Elements of the embodiments have been introduced with either the articles “a” or “an.” The articles are intended to mean that there are one or more of the elements. The terms “including” and “having” are intended to be inclusive such that there may be additional elements other than the elements listed. The conjunction “or” when used with a list of at least two terms is intended to mean any term or combination of terms. The term “couple” relates to coupling a first component to a second component either directly or indirectly through an intermediate component.
It will be recognized that the various components or technologies may provide certain necessary or beneficial functionality or features. Accordingly, these functions and features as may be needed in support of the appended claims and variations thereof, are recognized as being inherently included as a part of the teachings herein and a part of the invention disclosed.

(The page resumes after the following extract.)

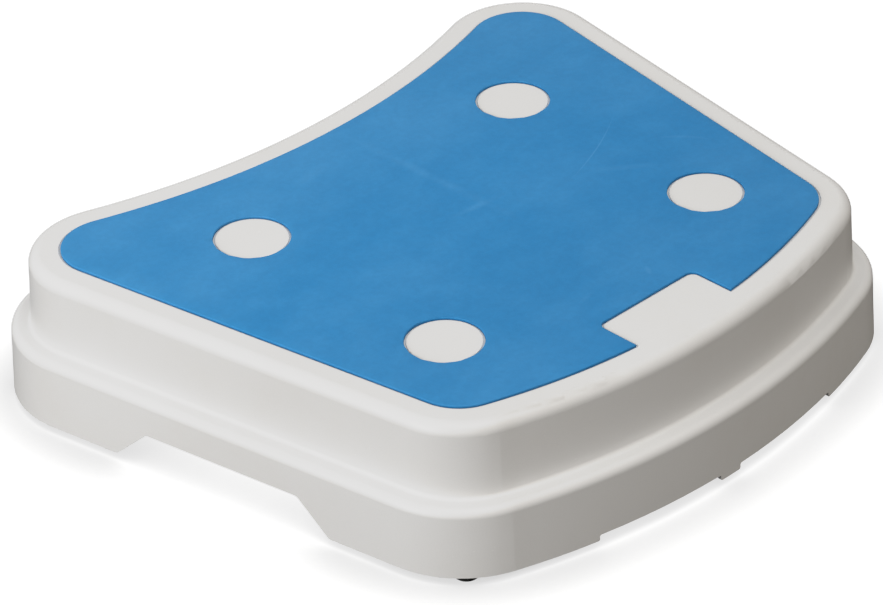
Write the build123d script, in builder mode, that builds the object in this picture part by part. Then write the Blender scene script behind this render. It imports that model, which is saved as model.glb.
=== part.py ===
from build123d import *
import os
from math import atan2, cos, degrees, radians, sin, sqrt, tan

# A low step for getting into a bath or a shower. One white moulding carries everything: a
# tread on an upper tier, a wider skirt under it, and a grid of ribs inside. A blue non-slip
# mat is stuck into a shallow recess in the tread, and four rubber feet are screwed up into
# bosses in the corners of the skirt.
#
# Millimetres. +Z is up and z = 0 is the floor. The step is symmetrical about x = 0. Its
# front edge bows outwards towards -Y, and its back edge bows inwards.

# Heights
overall_height = 102.5  # floor to the top of the mat
foot_stand = 5.2        # the feet hold the skirt this far off the floor
mat_proud = 1.2         # top of the mat above the tread around it
ledge_drop = 51.2       # top of the mat down to the ledge between the tiers

# Outline of the mat, which every other outline of the body follows
mat_width = 425.5
mat_depth = 348.3
corner_radius = 32.2
front_corner_x = 135.3
front_bow_radius = 437.2
back_bow_radius = 515.8

# How far each tier stands out from the mat's outline, and how its walls lean
tread_spread = 20.1
tread_draft = 2.6
ledge_spread = 34.9
skirt_draft = 2.6
tread_round = 7.8       # outer edge of the tread
ledge_round = 5.6       # outer edge of the ledge
root_round = 2.6        # inside corner between the upper wall and the ledge

# Moulding
wall = 2.6
deck = 3.0
rib = 2.2
rib_pitch = 44.0
rib_depth = 20.0
gusset_pitch = 88.0
gusset_bottom = 30.0    # above the floor, clear of the hand cut-outs

# Mat, its adhesive film, and the parts of the tread that show through it
mat_thickness = 2.0
film_thickness = 0.2
mat_gap = 1.2           # open joint all round the mat, the discs and the panel
film_inset = 0.4        # the film stops short of the edges of the mat
disc_radius = 23.2
disc_x = 115.3
disc_y = 85.0
panel_width = 81.1      # blank panel at the middle of the front edge
panel_back_y = -141.8
panel_round = 4.5
recess_edge = 0.4       # softened edges round the recess, the discs and the panel

# Cut-outs in the bottom edge of the skirt
hand_front_y = -81.0
hand_back_y = 79.6
hand_lean = 23.5        # how far each end of a hand cut-out leans in
hand_height = 21.5
hand_round = 4.5
notch_inner_x = 8.7
notch_outer_x = 103.0
notch_height = 4.0
notch_round = 1.2

# Feet, screws and washers
foot_radius = 8.0
foot_edge = 1.5
foot_inset = 2.9        # skirt's outer face to the nearest side of the foot
foot_seat = 2.5         # the foot's top above the bottom edge of the skirt
foot_bearing = 46.0     # direction from each corner's centre to its foot, from the X axis
boss_radius = 8.7
foot_bore_radius = 2.2
pocket_radius = 4.9
pocket_depth = 4.2
washer_radius = 4.5
washer_thickness = 0.8
head_radius = 4.0
head_height = 2.3
head_round = 0.9
shank_radius = 1.95
shank_length = 15.0
point_length = 3.0
point_angle = 30.0
pilot_radius = 2.0
pilot_depth = 16.0
cross_length = 4.6
cross_width = 1.1
cross_depth = 1.2

# Levels worked out from the driving dimensions
skirt_bottom = foot_stand
tread_z = overall_height - mat_proud
recess_z = overall_height - mat_thickness - film_thickness
ledge_z = overall_height - ledge_drop
seat_z = skirt_bottom + foot_seat
washer_z = pocket_depth - washer_thickness
head_z = washer_z - head_height
tread_base_spread = tread_spread + (tread_z - ledge_z) * tan(radians(tread_draft))
skirt_spread = ledge_spread + (ledge_z - skirt_bottom) * tan(radians(skirt_draft))

# Centres of the arcs of the outline, and the directions in which the arcs meet
back_corner = (mat_width / 2 - corner_radius, mat_depth / 2 - corner_radius)
front_bow_y = front_bow_radius - mat_depth / 2
front_reach = front_bow_radius - corner_radius
front_corner = (front_corner_x, front_bow_y - sqrt(front_reach**2 - front_corner_x**2))
back_reach = back_bow_radius + corner_radius
back_bow_y = back_corner[1] + sqrt(back_reach**2 - back_corner[0] ** 2)
side_run = (back_corner[0] - front_corner[0], back_corner[1] - front_corner[1])
side_angle = degrees(atan2(side_run[1], side_run[0])) - 90
back_angle = degrees(atan2(back_corner[1] - back_bow_y, back_corner[0]))
front_angle = degrees(atan2(front_corner[1] - front_bow_y, front_corner[0]))


def outline(spread):
    """The mat's outline moved outwards by spread: bowed front and back, straight sides."""
    corner = corner_radius + spread
    with BuildSketch() as shape:
        with BuildLine():
            CenterArc((0, front_bow_y), front_bow_radius + spread, -90, front_angle + 90)
            before = CenterArc(front_corner, corner, front_angle, side_angle - front_angle)
            behind = CenterArc(back_corner, corner, side_angle, back_angle + 180 - side_angle)
            Line(before @ 1, behind @ 0)
            CenterArc((0, back_bow_y), back_bow_radius - spread, back_angle, -90 - back_angle)
            mirror(about=Plane.YZ)
        make_face()
    return shape.sketch


def raised_areas(grow):
    """The four discs and the blank panel that come up through the mat, larger by grow."""
    panel_front_y = -mat_depth / 2 - corner_radius
    panel_length = panel_back_y - panel_front_y
    with BuildSketch() as areas:
        with GridLocations(2 * disc_x, 2 * disc_y, 2, 2):
            Circle(disc_radius + grow)
        with Locations((0, panel_front_y + panel_length / 2)):
            RectangleRounded(panel_width + 2 * grow, panel_length + 2 * grow, panel_round + grow)
    return areas.sketch


def skirt_cut(low, high, lean, height, rounding):
    """A cut-out upwards from the skirt's bottom edge, between low and high along that edge."""
    with BuildSketch() as cut:
        with BuildLine():
            Polyline(
                (low, skirt_bottom),
                (low + lean, skirt_bottom + height),
                (high - lean, skirt_bottom + height),
                (high, skirt_bottom),
                close=True,
            )
        make_face()
        with Locations(((low + high) / 2, skirt_bottom - rounding)):
            Rectangle(high - low + 4 * rounding, 2 * rounding)
        levels = cut.vertices().group_by(Axis.Y)
        fillet(levels[-1] + levels[1].sort_by(Axis.X)[1:3], rounding)
    return cut.sketch


def step_form(inset, roof_z):
    """The two-tier form with its walls moved inwards by inset and its top at roof_z."""
    shelf_z = ledge_z - inset
    with BuildPart() as skirt_tier:
        with BuildSketch(Plane.XY.offset(skirt_bottom)):
            add(outline(skirt_spread - inset))
        extrude(amount=shelf_z - skirt_bottom, taper=skirt_draft)
        fillet(skirt_tier.edges().group_by(Axis.Z)[-1], ledge_round - inset)
    with BuildPart() as tread_tier:
        with BuildSketch(Plane.XY.offset(shelf_z)):
            add(outline(tread_base_spread - inset))
        extrude(amount=roof_z - shelf_z, taper=tread_draft)
        fillet(tread_tier.edges().group_by(Axis.Z)[-1], tread_round - inset)
    with BuildPart() as form:
        add(skirt_tier.part)
        add(tread_tier.part)
        shelf = form.faces().filter_by(Axis.Z).group_by(Axis.Z)[1].face()
        fillet(shelf.inner_wires()[0].edges(), root_round + inset)
    return form.part


def foot_places():
    """The name and the centre of each foot, on the diagonal of its corner of the skirt."""
    reach = corner_radius + skirt_spread - foot_inset - foot_radius
    across = reach * cos(radians(foot_bearing))
    along = reach * sin(radians(foot_bearing))
    places = {}
    for side, sign in (("left", -1), ("right", 1)):
        places["foot_front_" + side] = (sign * (front_corner[0] + across), front_corner[1] - along)
        places["foot_back_" + side] = (sign * (back_corner[0] + across), back_corner[1] + along)
    return places


feet = foot_places()
upwards = (Align.CENTER, Align.CENTER, Align.MIN)
core = step_form(wall / 2, tread_z - wall / 2)

# Ribs under the deck, in a square grid, running out into the upper wall
with BuildPart() as ribs:
    with BuildSketch(Plane.XY.offset(recess_z - deck - rib_depth)):
        with GridLocations(rib_pitch, 0, 10, 1):
            Rectangle(rib, mat_depth + 2 * tread_spread)
        with GridLocations(0, rib_pitch, 1, 8):
            Rectangle(mat_width + 2 * tread_spread, rib)
    extrude(amount=rib_depth + deck / 2)
    add(core, mode=Mode.INTERSECT)

# Gussets between the upper wall and the skirt, above the hand cut-outs
with BuildPart() as gussets:
    with BuildSketch(Plane.XY.offset(gusset_bottom)):
        with GridLocations(gusset_pitch, 0, 5, 1):
            Rectangle(rib, mat_depth + 2 * skirt_spread)
        with GridLocations(0, gusset_pitch, 1, 3):
            Rectangle(mat_width + 2 * skirt_spread, rib)
        add(outline(tread_base_spread - wall), mode=Mode.SUBTRACT)
    extrude(amount=ledge_z - gusset_bottom)
    add(core, mode=Mode.INTERSECT)

# Bosses that take the foot screws, standing down from the ledge in the corners
with BuildPart() as bosses:
    with BuildSketch(Plane.XY.offset(seat_z)):
        with Locations(*feet.values()):
            Circle(boss_radius)
    extrude(amount=ledge_z - seat_z)
    add(core, mode=Mode.INTERSECT)

with BuildPart() as step_body:
    add(step_form(0, tread_z))
    add(step_form(wall, recess_z - deck), mode=Mode.SUBTRACT)
    add(ribs.part)
    add(gussets.part)
    add(bosses.part)
    # Recess for the mat, with the discs and the panel left standing in it
    with BuildSketch(Plane.XY.offset(recess_z)):
        add(outline(mat_gap))
        add(raised_areas(0), mode=Mode.SUBTRACT)
    extrude(amount=mat_thickness, mode=Mode.SUBTRACT)
    *discs, border = step_body.faces().filter_by(Axis.Z).group_by(Axis.Z)[-1].sort_by(SortBy.AREA)
    fillet(border.inner_wires()[0].edges() + ShapeList(discs).edges(), recess_edge)
    # Hand cut-outs through the left and right of the skirt
    with BuildSketch(Plane.YZ):
        add(skirt_cut(hand_front_y, hand_back_y, hand_lean, hand_height, hand_round))
    extrude(amount=mat_width, both=True, mode=Mode.SUBTRACT)
    # Two shallow notches with a tab between them, in the front and in the back of the skirt
    with BuildSketch(Plane.XZ):
        add(skirt_cut(notch_inner_x, notch_outer_x, 0, notch_height, notch_round))
        mirror(about=Plane.YZ)
    extrude(amount=mat_depth, both=True, mode=Mode.SUBTRACT)
    # Pilot holes for the foot screws
    with BuildSketch(Plane.XY.offset(seat_z)):
        with Locations(*feet.values()):
            Circle(pilot_radius)
    extrude(amount=pilot_depth, mode=Mode.SUBTRACT)

with BuildPart() as non_slip_mat:
    with BuildSketch(Plane.XY.offset(overall_height - mat_thickness)):
        add(outline(0))
        add(raised_areas(mat_gap), mode=Mode.SUBTRACT)
    extrude(amount=mat_thickness)

with BuildPart() as mat_adhesive:
    with BuildSketch(Plane.XY.offset(recess_z)):
        add(outline(-film_inset))
        add(raised_areas(mat_gap + film_inset), mode=Mode.SUBTRACT)
    extrude(amount=film_thickness)


def rubber_foot(x, y):
    """One foot: a plain round block with a pocket underneath for the washer and the screw."""
    with BuildPart(Plane((x, y, 0))) as foot:
        Cylinder(foot_radius, seat_z, align=upwards)
        fillet(foot.edges().group_by(Axis.Z)[0], foot_edge)
        Cylinder(foot_bore_radius, seat_z, align=upwards, mode=Mode.SUBTRACT)
        Cylinder(pocket_radius, pocket_depth, align=upwards, mode=Mode.SUBTRACT)
    return foot.part


with BuildPart() as foot_washers:
    with BuildSketch(Plane.XY.offset(washer_z)):
        with Locations(*feet.values()):
            Circle(washer_radius)
            Circle(foot_bore_radius, mode=Mode.SUBTRACT)
    extrude(amount=washer_thickness)

with BuildPart() as foot_screws:
    # Heads, rounded underneath, with a cross recess
    with BuildSketch(Plane.XY.offset(head_z)):
        with Locations(*feet.values()):
            Circle(head_radius)
    extrude(amount=head_height)
    fillet(foot_screws.edges().group_by(Axis.Z)[0], head_round)
    with BuildSketch(Plane.XY.offset(head_z)):
        with Locations(*feet.values()):
            Rectangle(cross_length, cross_width)
            Rectangle(cross_width, cross_length)
    extrude(amount=cross_depth, mode=Mode.SUBTRACT)
    # Shanks, ending in a point
    with BuildSketch(Plane.XY.offset(washer_z)):
        with Locations(*feet.values()):
            Circle(shank_radius)
    extrude(amount=shank_length)
    with BuildSketch(Plane.XY.offset(washer_z + shank_length)):
        with Locations(*feet.values()):
            Circle(shank_radius)
    extrude(amount=point_length, taper=point_angle)

nodes = {
    "step_body": step_body.part,
    "non_slip_mat": non_slip_mat.part,
    "mat_adhesive": mat_adhesive.part,
    "foot_washers": foot_washers.part,
    "foot_screws": foot_screws.part,
}
for name, (x, y) in feet.items():
    nodes[name] = rubber_foot(x, y)

os.makedirs("parts", exist_ok=True)
for name, piece in nodes.items():
    piece.label = name
    export_step(piece, "parts/" + name + ".step")
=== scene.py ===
import math

import bmesh
import bpy
from mathutils import Matrix, Vector, geometry, noise


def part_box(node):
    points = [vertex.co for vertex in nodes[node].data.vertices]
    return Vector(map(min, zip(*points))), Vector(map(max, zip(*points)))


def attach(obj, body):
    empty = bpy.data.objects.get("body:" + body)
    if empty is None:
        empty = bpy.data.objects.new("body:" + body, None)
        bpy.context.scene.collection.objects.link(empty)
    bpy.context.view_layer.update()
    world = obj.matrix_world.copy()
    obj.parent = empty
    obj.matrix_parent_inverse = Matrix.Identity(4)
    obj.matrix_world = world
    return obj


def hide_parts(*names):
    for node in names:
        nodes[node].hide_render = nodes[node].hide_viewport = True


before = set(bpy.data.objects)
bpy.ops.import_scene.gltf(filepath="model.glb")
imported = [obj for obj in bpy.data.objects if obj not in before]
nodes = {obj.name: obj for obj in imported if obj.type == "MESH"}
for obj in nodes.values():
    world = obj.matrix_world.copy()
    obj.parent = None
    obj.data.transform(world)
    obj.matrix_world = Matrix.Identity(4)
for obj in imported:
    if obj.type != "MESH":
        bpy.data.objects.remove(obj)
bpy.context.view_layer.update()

MM = 0.001
mat_low, mat_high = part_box("non_slip_mat")


# ---- Camera: the photograph's viewing angle ----

FRAME_WIDTH = 883
LENS_PIXELS = 4059.5
SENSOR_MM = 36.0
AZIMUTH = math.radians(-43.539)
ELEVATION = math.radians(32.872)
ROLL = math.radians(-2.004)
DISTANCE = 2.4480
AIM = Vector((-0.08810, -0.05484, mat_high[2]))


def add_camera():
    """The camera, aimed at a point on the mat a little to the front and left of its middle."""
    back = Vector((
        math.sin(AZIMUTH) * math.cos(ELEVATION),
        -math.cos(AZIMUTH) * math.cos(ELEVATION),
        math.sin(ELEVATION),
    ))
    right = (-back).cross(Vector((0, 0, 1))).normalized()
    up = right.cross(-back)
    turned_right = math.cos(ROLL) * right + math.sin(ROLL) * up
    turned_up = math.cos(ROLL) * up - math.sin(ROLL) * right
    data = bpy.data.cameras.new("camera")
    data.sensor_width = SENSOR_MM
    data.lens = LENS_PIXELS * SENSOR_MM / FRAME_WIDTH
    camera = bpy.data.objects.new("camera", data)
    bpy.context.collection.objects.link(camera)
    axes = Matrix((turned_right, turned_up, back)).transposed().to_4x4()
    camera.matrix_world = Matrix.Translation(AIM + back * DISTANCE) @ axes
    bpy.context.scene.camera = camera


add_camera()


# ---- Shader nodes, each made and wired in one call ----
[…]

While the invention has been described with reference to exemplary embodiments, it will be understood that various changes may be made and equivalents may be substituted for elements thereof without departing from the scope of the invention. In addition, many modifications will be appreciated to adapt a particular instrument, situation or material to the teachings of the invention without departing from the essential scope thereof. Therefore, it is intended that the invention not be limited to the particular embodiment disclosed as the best mode contemplated for carrying out this invention, but that the invention will include all embodiments falling within the scope of the appended claims.